One Man's Family will receive the supreme compliment by the late 1950s, when freewheeling comic improvisors Bob & Ray will satirise it in a periodic series they'll call One Fella's Family, continuing the satire even after the actual soap itself leaves the air.

CHANNEL SURFING . . .

1946: THE RACING FORM TRIAL---Don't bet on how Fred (Allen) and guest Bert Lahr got run into this rail, on tonight's edition of The Fred Allen Show. (NBC.)

With Portland Hoffa. Claghorn: Kenny Delmar. Titus: Parker Fennelly. Mrs. Nussbaum: Minerva Pious. Falstaff: Alan Reed. Announcer: Kenny Delmar. Music: Al Goodman Orchestra, the Five DeMarco Sisters. Writers: Fred Allen, Nat Hiken, possibly Bob Weiskopf.

1950: SOMETHING FOR NOTHING---In northern California, a woman leaps desperately from a car about to jump a cliff, giving a drifter (William Conrad) driving the other way a blackmail opening after he witnesses the incident, on tonight's edition of Escape. (CBS.)

Cast: Unknown. Writers: Les Crutchfield, John Dunkel, from a novel by H.V. Dixon.

1950: THE SCOFIELD PRIZE---Merriweather (Willard Waterman) learns the hard way just how wrong he has it when he can't wait to tell Hall (Ronald Colman) he's won a prestigious literary prize---for a book Hall wasn't even sure his publisher would accept, on tonight's edition of The Halls of Ivy. (NBC.)

Victoria: Benita Hume Colman. Alice: Bea Benaderet. Wellman: Herbert Butterfield. Announcer: Ken Carpenter. Writer: Don Quinn.

PREMIERING TODAY . . .

1874---Sidney Toler (actor: It's Time to Smile), Warrensburg, Missour.
1878---Lionel Barrymore (actor: Numerous radio productions of A Christmas Carol, usually as Scrooge; Dr.

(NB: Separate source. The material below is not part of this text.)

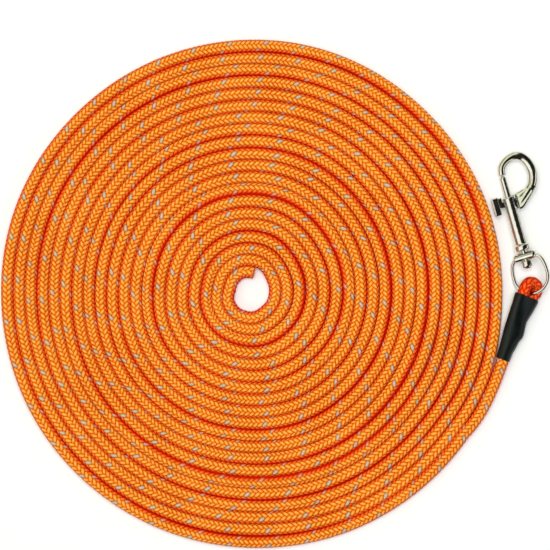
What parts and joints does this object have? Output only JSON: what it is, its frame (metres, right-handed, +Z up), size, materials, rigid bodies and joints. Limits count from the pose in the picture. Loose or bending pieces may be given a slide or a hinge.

Kildare, Mayor of the Town, Our Hour of National Sorrow), Philadelphia.
1896---Edith Evanson (actress: Myrt & Marge), Tacoma, Washington.
1908---Micharl Fitzmaurice (actor: The Adventures of Superman, Stella Dallas), Chicago.
1929---Carolyn Jones (as Carolyn Sue Baker; actress: Dragnet, Survivors), Amarillo, Texas.